So we used my chopped list and planned a way to get round to the areas which were dotted all around Kyoto.
The philosopher’s path
(Deep thoughts along the philosopher’s path)
We started at the philosopher’s path. A path which apparently a philosophy professor would walk and think deeply. Well, it may look different in blossom season. I think we had missed most of the autumn leaves because the trees looked dead. Maybe the philosopher saw something we didn’t… because it was quite a depressing sight!
Arashiyama- the bamboo forest
After struggling to find a way back to Kyoto station we caught a train to Arashiyama to see the bamboo walkway. You might have thought this would be a peaceful walk, wikipedia describes it as a “nationally designated historic site and place of scenic beauty”. Perhaps if you get there at 2am when there’s no one about. It felt like the whole of Japan decided to go at the same time.
(Taken in the small temple along the bamboo path. I have no idea what this says)
One thing I’ve noticed is that people love to queue here! It seems like if a queue has formed… everyone else gets involved too. There was a very small temple by the bamboo forest and the queue was down the road to throw money in to a pot and ring a bell. There are hundreds of temples in Kyoto I don’t understand why this one was so important. I do think people just love a queue.
We headed to Tenryu-ji temple in Arashiyama. This had a beautiful zen garden and grounds, but it is hard to enjoy it when there are so many others. Thankfully we had sake cartons with us to help us feel slightly more relaxed.
Fushimi Inari temple
(red torii gates)
(the moment I’ve been waiting for, for many years)

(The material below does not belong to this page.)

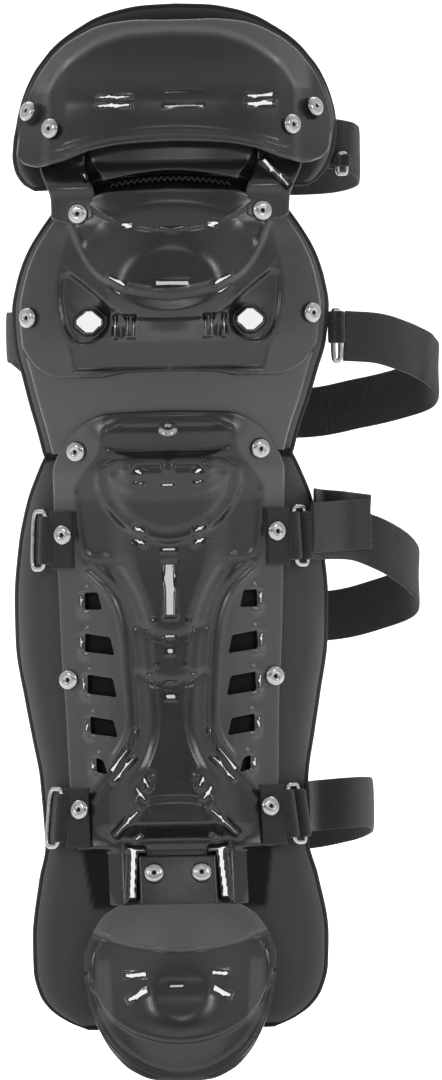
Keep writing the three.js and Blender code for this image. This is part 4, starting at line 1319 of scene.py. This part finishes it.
def slot_cutter(vent, sign, material):
    """Prism through the plate with rounded corners, along the view from the front."""
    corners = np.array(vent_corners(vent), float)
    radius = 1.1
    t = np.linspace(0, 1, 5)[:, None]
    run = []
    for before, here, after in zip(np.roll(corners, 1, 0), corners, np.roll(corners, -1, 0)):
        a = here + unit(before - here) * radius
        b = here + unit(after - here) * radius
        run.append((1 - t) ** 2 * a + 2 * t * (1 - t) * here + t**2 * b)
    flat = np.concatenate(run)
    x = sign * flat[:, 0] + leg_drift((vent[2] + vent[3]) / 2)
    near = np.stack([x, np.full(len(x), -60.0), flat[:, 1]], 1)
    far = near + np.array([0, 120, 0])
    faces = grid_faces(2, len(x), wrap_columns=True)
    return close_ends(mesh_object("vent_cutter", np.concatenate([near, far]), faces, material))


def cut(made, cutters):
    """Cuts the cutters out of a piece and removes them."""
    for cutter in cutters:
        modifier = made.modifiers.new("cut", "BOOLEAN")
        modifier.operation = "DIFFERENCE"
        modifier.solver = "MANIFOLD"
        modifier.object = cutter
        bpy.context.view_layer.objects.active = made
        with bpy.context.temp_override(object=made, active_object=made):
            bpy.ops.object.modifier_apply(modifier="cut")
        bpy.data.objects.remove(cutter)


class GUARD_OT_shin(bpy.types.Operator):
    """Build the shin plate with its ridge and cut the vent slots"""

    bl_idname = "guard.shin"
    bl_label = "Shin plate"

    def execute(self, context):
        gloss = paints()["gloss"]
        # The mark grain gives the plate its painted sheen
        plate = shell_mesh("shin_plate_moulding", SHIN_PLATE, shin_plate_under, PLATE, 0.8,
                           gloss, (114, 246), land=polished(SHIN_FLATS, t_rib_share),
                           grain=shin_painted_sheen)
        cut(plate, [slot_cutter(vent, sign, gloss) for vent in VENTS for sign in (-1, 1)])
        finish_piece(plate, "gloss_plastic", "shin_plate")
        return {"FINISHED"}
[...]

We got out of Arashiyama it was too much. Next we went to Fushimi Inari the fox temple in Kyoto. It was the place I was most looking forward to in Kyoto. Its red torii gate passageway is featured in Memoirs of a geisha. When I was 17 I read the book… then I read it three more times. I later bought the film and its the only film I am happy to watch again and again. I am in the middle of reading the book again. From the moment of watching that film I was desperate to come to Japan and see these red torii gates. Fushimi Inari is a shinto temple and has thousands of these torii gates. Instantly I felt at peace in this place. Despite the hundreds of other people it is just stunning. Definitely my favourite place in Japan.
(Walking through Gion)
(more rules! No touching Geiko/Maiko, no loitering on stairs like a creep)
Once able to drag myself away from the fox temple we headed to gion. Historically the pleasure district of Kyoto and the place to see Geiko (as they are called in Kyoto) and Maiko. It is where they go to teahouses to entertain the rich. We were hoping to see one. We asked the tourist information lady where we might see one she laughed and said ‘if you are lucky, go to hanama-koji street’. We had hope!
(The Irish pub)
Gion is pretty busy! But there is something about it. It is very traditional, the buildings are very traditional and there’s a good vibe and a lot of tourists! There are many expensive restaurants and bars. Geisha hunting isn’t easy because so many people walk around in kimonos (most often they have hired them for the day). We were desperately looking for white faces, very ornate hair, no bag no mobile phone, and possibly alone.
We walked around for half an hour and were starting to give up. We decided to have a drink and continue our geisha hunting afterwards. We headed to an Irish pub- terrible! If you want to find other English people always head to an Irish pub. I always feel guilty doing it but it feels so homely.
(The magical moment! That’s her head/hair she’s getting into the rear driver’s side door)
We were struggling with the wifi connection (typical Japan) and my friend suddenly looked up and started yelling at me. Out the window finally we saw one!!! I stumbled for my phone camera and just caught her getting into her car. The bar man laughed at us as we high fived! Another thing ticked off the list!!!